Much to his surprise, after riding catch-up for what seemed like an eternity, he strolled into the 24-hour Casey’s to find two of his competitors sprawled out on the floor looking pretty shelled. They left the store together, and he questioned his new riding buddies for placing information to find out that he clawed himself back to the front of the race.


He tells what was going through his mind: “Back into a podium position, and I’m feeling pretty damn good! All the negative thoughts about my miscue are instantly gone, and I’m like a new man. Not only am I back in a podium position. I feel like I’m in the best condition of the 3 of us, and I like my odds!”

Cyclist Cory Rood Wins 2023 Iowa Wind and Rock riding to the win
Photo courtesy of Greg Grandgeorge

The odds were against him in this stacked field of multi-time finishers and past champions. He didn’t let it intimidate him. After a few uphills with the two, he knew he could climb with them, but they couldn’t descend with him. 

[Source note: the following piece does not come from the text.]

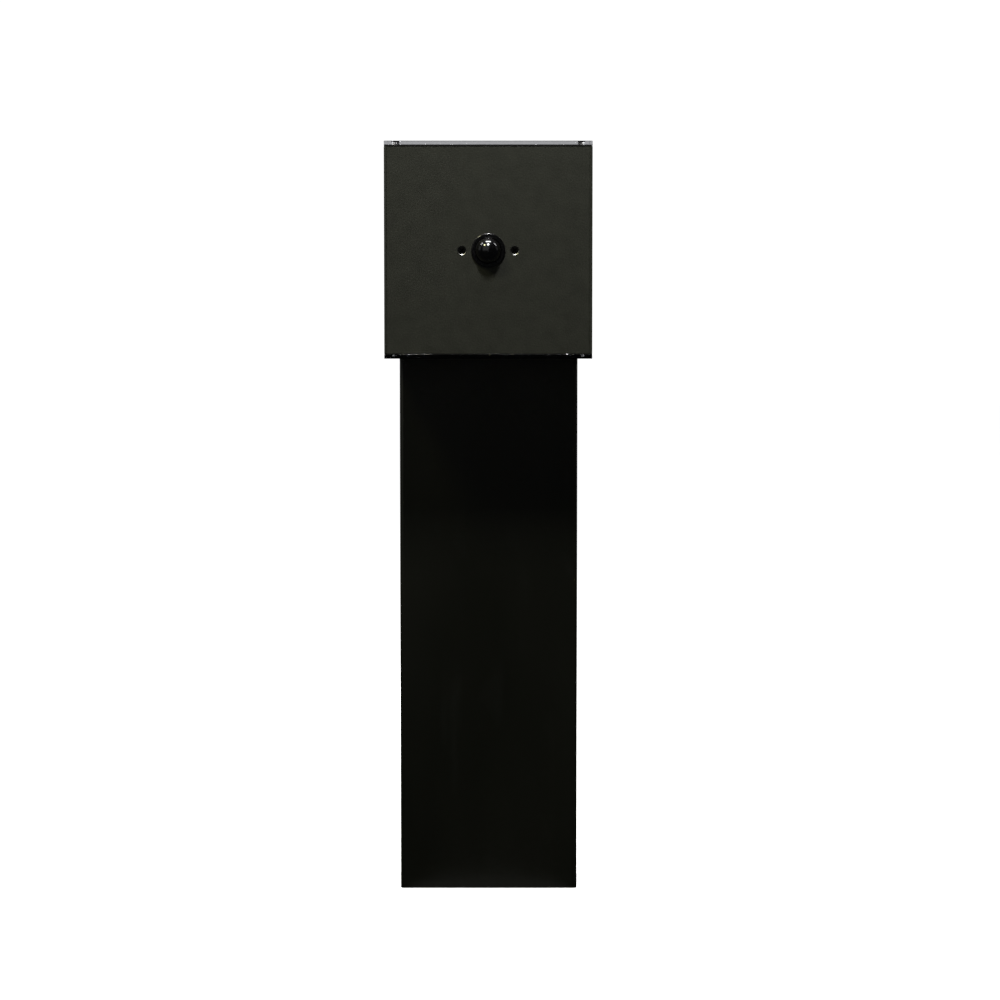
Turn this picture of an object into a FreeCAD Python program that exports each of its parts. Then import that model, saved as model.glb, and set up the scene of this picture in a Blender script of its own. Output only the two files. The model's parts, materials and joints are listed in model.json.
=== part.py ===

Somewhere around 25 miles to the finish, he made his move. On a steep downhill, Cory gripped tightly to his aero bars, turned it up a few notches, and turned around to see that he was alone. He was in the lead!


The next thing he knew, he was stopping to get the final cue sheet. “Keep eating. You’re not close enough to stop consuming calories,” he tells himself. He nestles into an aero position and turns it up as high as his fatigue-battled body can stand. 


Three hundred forty miles in, and he was drilling it! A small kicker, then a flat section of driveway, and the final climb to the finish. And then.

Cyclist Cory Rood Wins 2023 Iowa Wind and Rock at the finish
Photo courtesy of Greg Grandgeorge



“I’m destroyed. I’m speechless, and I have no clue how what just happened actually happened! 28 hours, 48 minutes! First Place!” he exclaims in disbelief. 

Cory got everything out of the ride that he could have imagined. He managed his circumstances efficiently and didn’t let anything deter him (the navigation miscue came close). He only spent 1 hour and 40 minutes off the bike. 11 of the 45 starters made it to the line.

DIRT Cory Rood’s final thought: “This one is gonna stick with me for a long time!”